Separate and apart from the inaccuracies in the Appeals Tribunal decision adopted by the Commission, our review of the record indicates that the employer here fell well short of satisfying its burden to establish misconduct. Adesa presented two witnesses, Human Resources Generalist Brenda Adkins, and Walker’s immediate supervisor, Timothy Liberty. Adkins and Liberty disagreed on the fundamental question of who Walker should have informed of his intention to leave early on June 30, 2009. Adkins testified that Walker should have notified Ms. Braiden or Jake Morris, “which is a supervisor in that moment [sic].” Liberty, on the other hand, testified that he was Walker’s immediate supervisor at the time, and that Morris was not in the relevant unit of the company at that time. Further, neither Adkins nor Liberty had first-hand knowledge of the circumstances leading to Walker’s termination. When asked to describe the events leading to Walker’s discharge, Liberty responded that, “[t]o be honest with you, I have — I have no knowledge of anything other than what I was being told what was going on.” When the referee followed up by asking Liberty whether Walker had asked for permission to leave early on June 30, Liberty responded that “I cannot answer that honestly without completely — I don’t know.”

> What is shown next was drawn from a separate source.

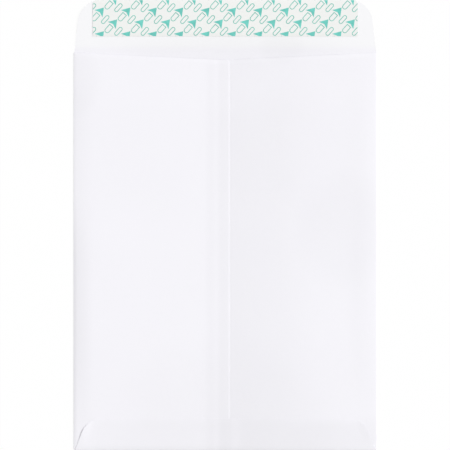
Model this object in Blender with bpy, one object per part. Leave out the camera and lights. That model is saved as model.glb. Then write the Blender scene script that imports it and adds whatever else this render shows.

On this record, Adesa failed to satisfy its burden of demonstrating that Walker was discharged for misconduct. While the record contains Walker’s testimony that he was unable to contact two supervisory employees and therefore informed the individual he believed to be “in charge” in his supervisors’ absence, Adesa offered no contrary account of the events leading to Walker’s discharge, and its witnesses disagreed even on the fundamental question of who Walker should have informed of his desire to leave early. There is no evidence that Walker’s supervisors were capable of being contacted; nor was there evidence as to precisely what Adesa’s policies required Walker to do when his supervisors were unavailable. See Guccione, 302 S.W.3d at 257-58 (reversing Commission finding of misconduct; despite employer rule prohibiting use of climbing spikes, discharged tree trimmer testified that use of climbing spikes was the only safe way of performing a particular trimming job, and employer’s rule did not provide employee with “other suitable options,” but “left [employee] to make a judgment call as to which imperfect action to take”).

In these circumstances, there was not sufficient competent evidence from which to conclude that Walker willfully violated rules or standards of his employer of which he was aware. Given that Adesa bore the burden of establishing misconduct by a preponderance of the evidence, we agree with the Department’s concession that misconduct was not proven.

Conclusion

The Commission’s Order Affirming Appeals Tribunal is reversed.

All concur. 
      
      . Walker’s first Point Relied On argues that he was discharged, and did not voluntarily quit his employment. The Commission found, however, that Walker was terminated; his first Point addresses a moot issue.
     
      
      . Adesa also intended to present testimony from facility manager Toni Braiden, but the referee was unable to contact her during the telephone hearing.